The programme is addressed to institutions, operating in the field of research and education in the domain of arts or similar like universities, academies of fine arts, research and training institutions. The aim is to grant special conditions to three-day visits organized for groups of at least 50 people, students and teachers, offering them meals at reasonable prices, the possibility to organize seminars in venues we offer them free of charge, assistance to the organization of the travel and subsistence. We would like that these institutions all over the world considered the Biennale d’Arte as a place to carry out, even if for a limited period of time, a work session with students, researchers and teachers.
In the past few days, we sent more than 2,300 letters to just as many institutions in the world and we are awaiting their replies.
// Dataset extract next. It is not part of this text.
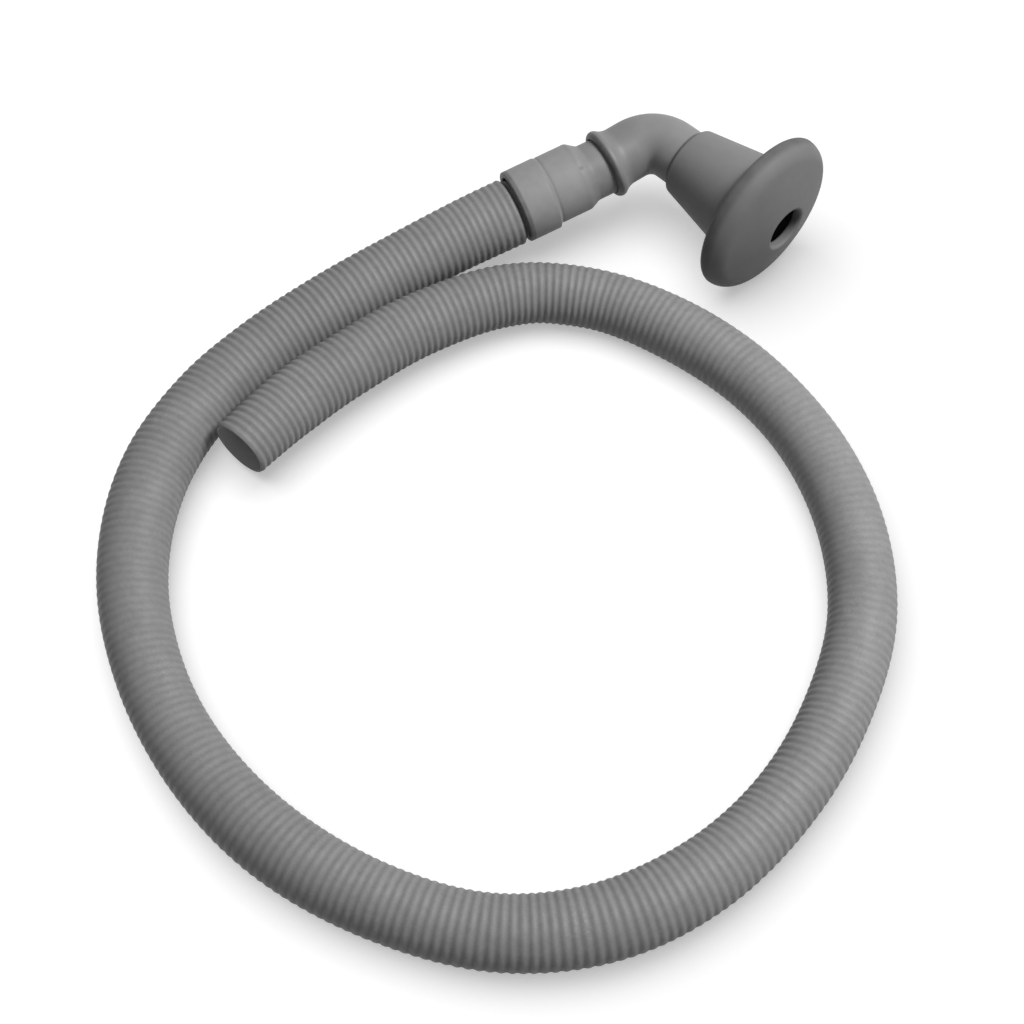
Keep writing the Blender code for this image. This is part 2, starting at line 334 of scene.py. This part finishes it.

During the Exhibition, open seminars will be held. “Meetings on Art” shall be organized in June and early in autumn.
With this pillar we want to confirm the role played by la Biennale di Venezia as an institution that is worth a pilgrimage, open to knowledge and to the spirit of research.
I already spoke about the role of the curator and the responsibility given to him/her.
The curator must possess an expert eye, independent mind, generosity towards artists, a strict selection ability, and great fidelity to that mysterious goddess that is quality.
A free look on the world.
These are the gifts which are recognized to Bice Curiger all over the world.
With Her we went back to Zurich. We started with Szeemann, precisely in 1999.
Some friends describe these 12 years of the Biennale like “the happy travel from Harald’s beard to Bice’s cherry red lipstick”.
We agree with Bice. In an age in which art has long since ceased the emphasis on the provocation of anti-art, we seek the ways of the dialogue between the artist’s work and our vision and our spirit, we want to understand and feel the “beyond” that art generously offers and whispers to us, we wish “illumination” as visitors, as art lovers, as individuals and as members of the human community.
And so, let there be “Illumination”!